Mon Mar 16, 2020 10:25 pm

jahboater wrote:
Mon Mar 16, 2020 9:47 pm
timrowledge wrote:
Mon Mar 16, 2020 6:46 pm
C is basically a jumped up PDP-8 assembler with delusions of grandeur.
When did you last use C for real projects?

Please take an unbiased look at C18 or C2x.
I really don't like C being described as any kind of assembler either. It's just wrong.

The thing is that there are hundreds of machine architectures, and consequently 100's of assembly languages. Assembly language programs written for one machine architecture will not run on another. There is no portability.

A high level language like C abstracts away all those architectural differences as much as possible and allows code to be easily moved from machine architecture to machine architecture. Portability is a main objective here. Especially in the case of C, it was created to make Unix portable.

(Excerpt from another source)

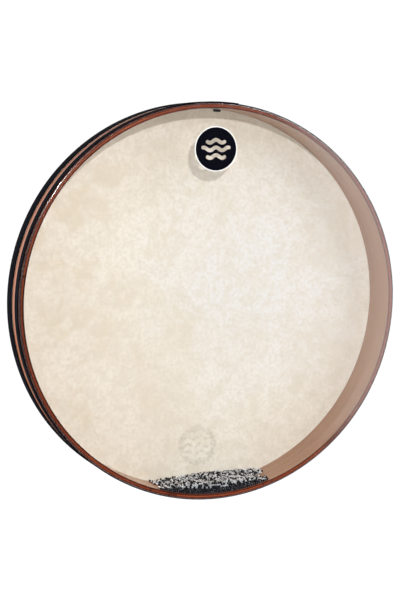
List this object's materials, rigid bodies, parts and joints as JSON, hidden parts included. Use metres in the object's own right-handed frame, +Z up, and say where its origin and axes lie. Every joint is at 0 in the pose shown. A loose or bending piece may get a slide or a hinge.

That abstraction and portability is a fundamental and very significant language distinction. Ergo, it's just wrong to describe C as an assembler.

Now, one might view C as a very low level language compared to many. Which is true. Even compared to languages that came before it. One might use "assembler" as a derogatory term in that respect. But I feel that is misplaced derision. C is gloriously simple, it has just the features it needed to get the job it was designed for done. It performed it's duty admirably and continues to do so.

I've looked at C18. I was happy to find it is minimally changed from the C we know and love. The big mistake along the way was variable length arrays, a feature now deprecated after they realized their mistake.
Memory in C++ is a leaky abstraction .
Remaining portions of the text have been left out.